The key thing here is to realize that it is fundamentally self-destructive for all concerned, including the investment class. When Authoritarianism was the dominant v-Meme of the day, everyone, including the rich, had a whole lot less. In the case of the airline case, it’s actually stunning. Poor pay for pilots has been an issue for a while. And while it may be true that captains piloting the heavies across the oceans make a good wage, regional carrier wages are terrible. The longer-term consequences of the pilot shortage may be that parts of the country lose their air service, which has to mean less opportunity to make money for investors once again. This from Aviation Week:
“Too few bright-eyed students are opting for careers in the cockpit, despite the promise of readily available jobs.
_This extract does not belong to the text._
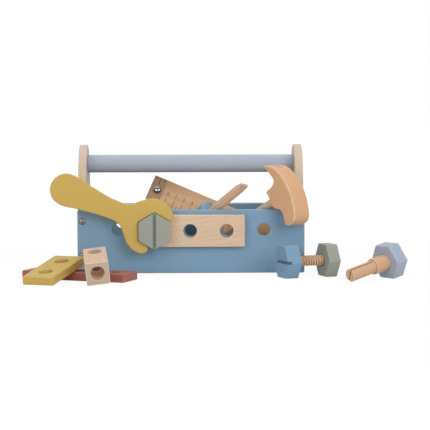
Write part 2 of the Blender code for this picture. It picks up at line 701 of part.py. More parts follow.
def make_hammer():
    """Its handle lies on the front panel's top edge and its end on the floor; the head hangs in front."""
    down = heading_vector(HAMMER_HEADING, -HAMMER_PITCH)
    radius = HAMMER_HANDLE / 2
    crossing = axis_over_panel(END_INSIDE - HAMMER_FROM_END, down, radius)
    rim_drop = radius * math.sqrt(1 - down.z ** 2)
    to_floor = (crossing.z - rim_drop - FLOOR_THICKNESS - TOUCH) / abs(down.z)
    towards_viewer = Vector((-math.sin(HAMMER_FACE_TURN), -math.cos(HAMMER_FACE_TURN), HAMMER_FACE_RISE))
    face = (towards_viewer - towards_viewer.dot(down) * down).normalized()
    clawward = down.cross(face)
    centre = crossing - HAMMER_REACH * down - HAMMER_AXIS_RISE * clawward
    place = frame_from(centre, clawward, down, face)
    lift = joint_empty("hammer_axis", place)
    points = [(a * HAMMER_HALF_LENGTH, d * HAMMER_HALF_DEPTH, False) for a, d in HAMMER_SHARES]
    mesh = flat_outline("hammer_head", points, HAMMER_THICKNESS)
    head = add_object("hammer_head", mesh, place, "beech", lift)
    round_edges(head, HAMMER_ROUND, angle=50)
    notch_half = CLAW_WIDTH / 2
    claw_tip = HAMMER_SHARES[0][0] * HAMMER_HALF_LENGTH
    notch = add_object("claw_notch", polygon_piece(
        "claw_notch", ((claw_tip + OVERRUN, notch_half * (1 + OVERRUN / CLAW_DEPTH)),
                       (claw_tip - CLAW_DEPTH, 0),
                       (claw_tip + OVERRUN, -notch_half * (1 + OVERRUN / CLAW_DEPTH))),
        3 * HAMMER_HALF_DEPTH), place @ Matrix.Rotation(math.radians(90), 4, "X"))
    cut(head, notch)
    shaft_place = place @ at(HAMMER_AXIS_RISE, HAMMER_HALF_DEPTH - HAMMER_SOCKET, 0) @ ALONG_Y
    length = to_floor + HAMMER_REACH - HAMMER_HALF_DEPTH + HAMMER_SOCKET
    drill(head, shaft_place, HAMMER_HANDLE + 2 * TOUCH, -TOUCH, HAMMER_SOCKET + HAMMER_HALF_DEPTH)
    handle = add_object("hammer_handle", prism_mesh("hammer_handle", radius, 0, length, 24),
                        shaft_place, "beech", lift)
    smooth(handle)


def ramp_frame(along, foot, heading):
    """A frame on the slope between the floor and the red strip's upper front edge. The origin is the
    foot on the floor, so far along the strip from its middle and so far out from its front edge."""
    strip_along = heading_vector(RED_HEADING)
    strip_back = Vector((-strip_along.y, strip_along.x, 0))
    centre = Vector((RED_CENTRE_X, RED_CENTRE_Y, 0))
    slope = math.atan2(STRIP_THICKNESS + TOUCH, foot)
    normal = math.cos(slope) * Vector((0, 0, 1)) - math.sin(slope) * strip_back
    origin = centre - (STRIP_WIDTH / 2 + foot) * strip_back + along * strip_along
    forward = heading_vector(heading)
    forward = (forward - forward.dot(normal) * normal).normalized()
    return frame_from(origin, forward, normal.cross(forward), normal)


def make_floor_pieces():
    """The red strip on the floor, and the yellow strip and drilled block that lean on it."""
    red_along = heading_vector(RED_HEADING)
    red_across = Vector((-red_along.y, red_along.x, 0))
    first_hole = Vector((RED_CENTRE_X, RED_CENTRE_Y, 0)) - HOLE_PITCH * red_along
    make_strip("red_strip", frame_from(first_hole, red_along, red_across, Vector((0, 0, 1))), 3, "red")

    yellow = ramp_frame(-YELLOW_ALONG, YELLOW_FOOT, YELLOW_HEADING)
    make_strip("yellow_strip", yellow @ at(STRIP_MARGIN, 0, 0), 2, "mustard")

    block_place = ramp_frame(BLOCK_ALONG, BLOCK_FOOT, BLOCK_HEADING)
    low = (0, -BLOCK_SECTION, 0)
    high = (BLOCK_LENGTH, 0, BLOCK_SECTION)
    block = add_object("drilled_block", box_mesh("drilled_block", low, high), block_place, "maple")
    round_edges(block, EASED)
    middle = BLOCK_SECTION / 2
    drill(block, block_place @ at(0, -middle, middle) @ ALONG_X, STRIP_HOLE, 0, BLOCK_LENGTH, flare=HOLE_FLARE)
    drill(block, block_place @ at(BLOCK_LENGTH - BLOCK_CROSS_BORE, -middle, 0), STRIP_HOLE, 0, BLOCK_SECTION,
          flare=HOLE_FLARE)


def make_loose_bolt():
    """The blue bolt with its grey nut, both lying on a flat of their hexagons."""
    along = heading_vector(LOOSE_BOLT_HEADING)
    across = Vector((-along.y, along.x, 0))
    origin = Vector((LOOSE_BOLT_X, LOOSE_BOLT_Y, HEX_FLATS / 2))
    # Local Z runs from near the head's outer face to the nut, local X up
    place = frame_from(origin, Vector((0, 0, 1)), across * -1, along)
    axis = joint_empty("loose_bolt_axis", place)
    make_bolt("loose_bolt", place, "blue", axis, extra=LOOSE_HEAD_EXTRA)
    make_nut("loose_nut", place @ at(0, 0, HEAD_THICKNESS + LOOSE_NUT_GAP), "grey", None)


def make_split_peg():
    """A hexagon head on a split, stepped dowel, lying on an edge of its head and on its tip."""
    tip = PEG_NARROW / 2
    pitch = math.atan2(PEG_FLATS / 2 - tip, PEG_LENGTH)
    towards_tip = heading_vector(PEG_HEADING + math.radians(180), -pitch)
    level = Vector((0, 0, 1)).cross(towards_tip).normalized()
    upright = towards_tip.cross(level)
    origin = Vector((PEG_X, PEG_Y, PEG_FLATS / 2 * upright.z))
    # Local X up, local Z from the head's outer face towards the peg's tip
    place = frame_from(origin - HEAD_THICKNESS * towards_tip, upright, towards_tip.cross(upright), towards_tip)
    lift = joint_empty("split_peg_axis", place)
    head = make_head("peg_head", place, "periwinkle", lift, PEG_FLATS, slotted=False)
    wide = PEG_WIDE / 2
    socket = HEAD_THICKNESS - THREAD_SOCKET
    drill(head, place, PEG_WIDE + 2 * TOUCH, socket - TOUCH, HEAD_THICKNESS + OVERRUN)
    step = HEAD_THICKNESS + PEG_WIDE_LENGTH
    end = HEAD_THICKNESS + PEG_LENGTH
    profile = ((0, end), (tip - EASED, end), (tip, end - EASED), (tip, step), (wide - EASED / 2, step),
               (wide, step - EASED / 2), (wide, socket), (0, socket))
    peg = turned("split_peg", profile, place, PEG_STEPS, "beech", lift)
    half = PEG_SPLIT / 2
    split = add_object("split", box_mesh("split", (-wide - OVERRUN, -half, step + EASED),
                                         (wide + OVERRUN, half, end + OVERRUN)),
                       place @ Matrix.Rotation(PEG_SPLIT_TURN, 4, "Z"))
    cut(peg, split)
    smooth(peg)


make_box()
make_front_work()
make_ruler()
make_screwdriver()
make_hammer()
make_floor_pieces()
make_loose_bolt()
make_split_peg()
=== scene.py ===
"""A wooden toy tool box with its tools and loose building pieces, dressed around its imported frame.

Metres, +Z up. The origin is the centre of the underside of the box's floor board, +X runs along the
box to its right end, and the front panel faces -Y. Each piece is a finer shape in the place of its
frame node, and its place is worked out from what it rests on, leans against or is bolted to.
"""
import math

import bmesh
import bpy
from bpy.props import FloatProperty, FloatVectorProperty, PointerProperty
from bpy.types import Operator, Panel, PropertyGroup
from mathutils import Matrix, Vector


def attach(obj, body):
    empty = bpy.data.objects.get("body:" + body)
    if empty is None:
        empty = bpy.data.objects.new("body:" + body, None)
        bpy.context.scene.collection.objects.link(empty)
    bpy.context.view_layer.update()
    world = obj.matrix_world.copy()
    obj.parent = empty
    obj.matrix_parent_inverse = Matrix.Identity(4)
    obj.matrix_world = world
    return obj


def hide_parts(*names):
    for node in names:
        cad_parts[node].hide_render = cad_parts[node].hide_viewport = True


bl_info = {
    "name": "Wooden Toy Tool Box",
    "version": (1, 0, 0),
    "blender": (4, 5, 0),
    "location": "3D View > Sidebar > Tool Box",
    "description": "Builds a wooden toy tool box, its tools and its loose building pieces",
    "category": "Object",
}

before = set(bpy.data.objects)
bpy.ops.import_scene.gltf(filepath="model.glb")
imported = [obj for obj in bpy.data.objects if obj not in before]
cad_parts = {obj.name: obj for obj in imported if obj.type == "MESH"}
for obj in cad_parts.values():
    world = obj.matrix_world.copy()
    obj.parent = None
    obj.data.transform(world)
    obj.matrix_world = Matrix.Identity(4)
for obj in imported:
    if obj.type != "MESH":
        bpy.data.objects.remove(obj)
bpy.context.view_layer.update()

# Clearances
TOUCH = 0.0003          # gap between pieces that touch
OVERRUN = 0.004         # how far a cut runs past a face
ON_AXIS = 0.000001      # a turned profile's radius that counts as nothing
WELD = 0.000002         # merging distance of finished meshes
SHARP = 0.00001         # rounding of a rim that is left sharp

# How finely things are made
ROUND_SEGMENTS = 4      # in a rounded edge
LIP_SEGMENTS = 4        # in a hole's lip
GRIP_SEGMENTS = 6       # in the round ends of the screwdriver's grip
CURVE_STEPS = 8         # between two points of a sawn outline
DIGIT_STEPS = 6         # between two points of a digit
DOME_STEPS = 10         # from the top to the rim of the rivet's head
CROWN_STEPS = 6         # from the top to the rim of a screw's head
TURNED_STEPS = 72       # round a turned piece
SMALL_STEPS = 40        # round a screw or the rivet
THREAD_STEPS = 48       # round a threaded dowel
THREAD_ROWS = 16        # rings of points in one turn of a thread
SMOOTH_ANGLE = math.radians(38)
THREAD_SMOOTH_ANGLE = math.radians(80)

# Rounded edges, which get a lighter tone: thin paint and a painted highlight on painted pieces, and a painted
# highlight on bare wood. The values say how much their facets bend and how narrow they are
EDGE_WEAR_AND_HIGHLIGHT_MARK = "worn_edge"
WEAR_AND_HIGHLIGHT_LOW = math.radians(11)
WEAR_AND_HIGHLIGHT_HIGH = math.radians(65)
WEAR_AND_HIGHLIGHT_WIDTH = 0.002

# Where a plate's outline is narrow its rounding is shortened by steps of the first share, until no edge
# is nearer than the second share of it, or it is down to the third share of the full rounding
SHORTER_REACH_SHARE = 0.85
CLEAR_REACH_SHARE = 0.97
LEAST_REACH_SHARE = 0.05

# Tints by facing: a local axis, the tint, and its shares on faces that run along the axis
# and on faces that are square to it
BLEACHED_FACES = (2, (0.66, 0.64, 0.61, 1.0), 0.30, 0.75)
# the block's end faces are darker: partly the end grain, partly painted shade
END_GRAIN_AND_SHADE = (0, (0.60, 0.455, 0.345, 1.0), 0.0, 0.85)

# Finishes
FULL = (0.0, 1.0)       # the range from nothing to all
GRAIN_DEPTH = 0.0003
SCRATCH_DEPTH = 0.00005
RING_SWAY = 0.010       # how far the growth rings waver
# painted shade: the thinned end, which lies deeper than the leg's face, is coloured darker
REBATE_SHADE = 0.70     # colour of the ruler's thinned end as a share of the leg's

# A wood screw's head: its rim as a share of the crown, its recess' length and width as shares of the head's
# radius and its depth of the crown, and the recess' floor as a share of its mouth
SCREW_RIM_SHARE = 0.62
RECESS_LENGTH_SHARE = 0.52
RECESS_WIDTH_SHARE = 0.13
RECESS_DEPTH_SHARE = 0.55
RECESS_FLOOR_SHARE = 0.45
SCREW_TURN = math.radians(37)   # how much further round each screw stands than the one before

# The thread: a power that narrows its groove, and shares of its depth
THREAD_POWER = 1.7
THREAD_TIP_SHARE = 1.2          # chamfer of the dowel's tip
THREAD_CLEAR_SHARE = 0.25       # depth where the groove's shade ends

# The ruler's rivet: its button as a share of the head, and its rim as a share of the dome
RIVET_BUTTON_SHARE = 0.8
RIVET_RIM_SHARE = 0.2

# Marks on the ruler's thinned end: distance from the end, kind, and share of that kind's length
END_MARKS = ((0.0028, "short_mark", 0.80), (0.0075, "long_mark", 0.85), (0.0125, "short_mark", 0.80))
END_MARK_WIDTH_SHARE = 1.7

# Grooves in the screwdriver's grip: where the first one lies, as a share of the grip's length,
# their distance apart, and the depth and height of one's points, as shares of their depth
GRIP_GROOVES_SHARE = 0.62
GRIP_PITCH_SHARE = 6
GRIP_GROOVE_SHARES = ((0, 2.2), (0.3, 1.4), (1, 0.5), (1, -0.5), (0.3, -1.4), (0, -2.2))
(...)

The crunch is already hitting regional airlines, which are losing increasing numbers of pilots to the major carriers and are not able to fill new pilot training classes. In some cases, regionals have had to park aircraft for lack of pilots. This should be a concern beyond the aviation world, too. The impact might lead to some smaller U.S. cities losing their air service. The dearth of pilots is a problem in other parts of the world, too, though the causes and potential cures will vary by country and region.”
If there’s an answer to this, it’s that the progressive investment class has to use their authority to counter the insistent, relationally disruptive message from the current batch on Wall Street. We have to change the mental models of productivity and creativity to be inclusive, rather than exclusive. That message from the progressive venture capitalists will still have to be Authority-based, because rationality is not going to win the argument in this political climate. There are too many self-reinforcing, negative messages. Solutions will emerge, once we change hearts, minds, and v-Memes.
But they need to do it now. Because commercial aviation is not the only sector where the group in charge is going to impoverish us, and create an even larger class of traumatized individuals. And digging out of that hole may lead to far worse consequences than paying a living wage to pilots and flight attendants.